CBE’s Hassan Abdalla: Anchoring inflation expectations is key

Hassan Abdalla, Governor of the Central Bank of Egypt (CBE), emphasised on Wednesday the importance of managing inflation expectations, improving policy effectiveness, and social considerations in order to achieve macroeconomic stability.

At the African Export-Import Bank‘s (Afreximbank) Annual Meetings (AAM) in Nassau, Bahamas, Abdalla took part in a panel discussion focused on navigating economic crises.

Moderated by Aloysius Uche Ordu of the Brookings Institution, the session featured insights from Governor Abdallah, Ken Ofori-Attah, Economic Advisor to the President of Ghana; and Chad Blackman, Minister of Economic Affairs and Investment of Barbados.

Abdalla elaborated on the specific challenges faced by Egypt. The North African nation, burdened by debt repayments and rising interest rates, was particularly susceptible to these global issues. He emphasised two key threats; the inflationary expectations and the foreign currency shortage. He stressed the danger of inflated expectations of future inflation. This phenomenon, he explained, creates a vicious cycle as it discourages investment and weakens the local currency.

“And I believe that inflation is … the one disease that each country has to focus on. And what happened in Egypt, the increase that when you have higher inflation. And more important than inflation, which is a point that I want to make, is the expectation for inflation, which has been very … high and … it feeds on itself. It leads to negative real rate of return, which in turn leads to asset purchases and becomes a vicious circle.”
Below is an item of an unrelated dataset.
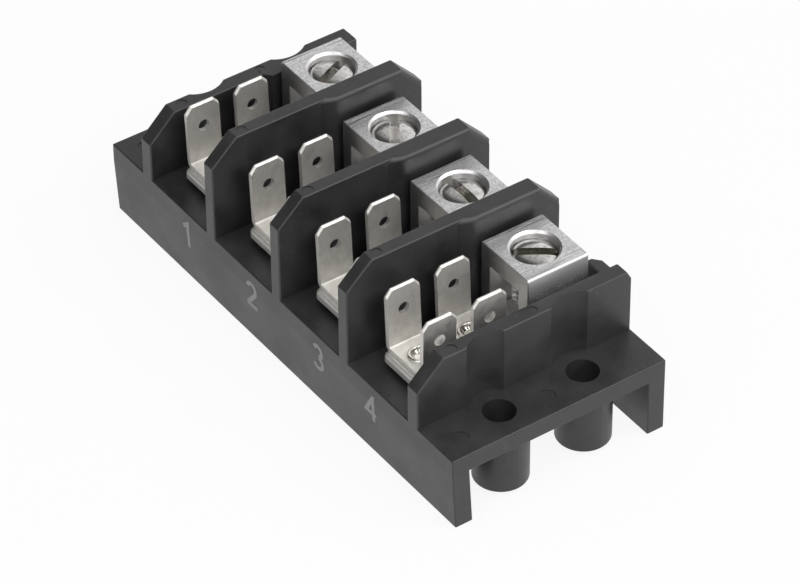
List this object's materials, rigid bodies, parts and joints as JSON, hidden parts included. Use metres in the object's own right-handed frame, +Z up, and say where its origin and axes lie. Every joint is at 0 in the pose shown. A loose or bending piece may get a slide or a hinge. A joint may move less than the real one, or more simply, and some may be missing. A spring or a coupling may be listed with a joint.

He referred that Egypt’s reliance on foreign currency for essential goods was further exacerbated by the flight of local currency seeking stability. This created a shortage of foreign currency reserves.

“Egypt specifically one of the most assets that are recipient of this local money is the foreign currency. So, this leads to exaggerating the problem more, having a foreign currency shortage.

Strengthening Transmission Mechanisms

Abdalla highlighted the need for improved “transmission mechanisms” – the channels through which central bank policies affect the real economy. He cited Egypt’s use of increased reserve requirements as an example of a faster-acting tool to manage liquidity.

Credibility and a “Full Package” Approach

Restoring market confidence requires demonstrably decisive action, Abdalla argued. He advocated for a “full package” of solutions that address not just inflation but also currency shortages, the business environment, and social safety nets. He expressed pride in Egypt’s existing social programmes – such as Takaful and Karama – aimed at vulnerable populations and their ongoing efforts towards improved targeting.

Combating Currency Weakness and Inflation:

The CBE governor acknowledged the challenges posed by a strong US dollar and weak local currencies in many African nations. He argued that a focus on value-added exports, rather than raw materials, is crucial for strengthening African currencies. He even underscored the importance of combating inflation, noting the negative impact of high inflation expectations on economies.

Harnessing Africa’s Potential for Growth:

The discussion also explored broader opportunities for African nations. Ordu, the moderator, highlighted the potential for Africa to achieve significant economic growth, citing the continent’s young population and technological advancements. Governor Abdalla identified financing, technology transfer, and education as key areas for improvement to unlock this potential. He commended Afreximbank’s focus on facilitating intra-African trade and investment as a positive step in this direction.

Ongoing Challenges faced by Global Financial System

“The geopolitical tensions are adding to it. The post-COVID was very severe and the inflation is quite high now that’s was almost affected almost all countries. Egypt, we had more than our share because we also were caught at the time where we had a lot of debt repayments and with interest rates going up and risk premium as well going up, this puts a drain on the cash flow. And more important, inflation.”

Abdalla addressed the ongoing struggles faced by the global financial system. He highlighted a confluence of factors creating a complex economic environment. He pointed to a cycle of crises, including geopolitical tensions and the lingering effects of the COVID-19 pandemic, as major contributors to the current difficulties. These factors, he argued, have led to concerningly high inflation rates in many countries, impacting global financial stability.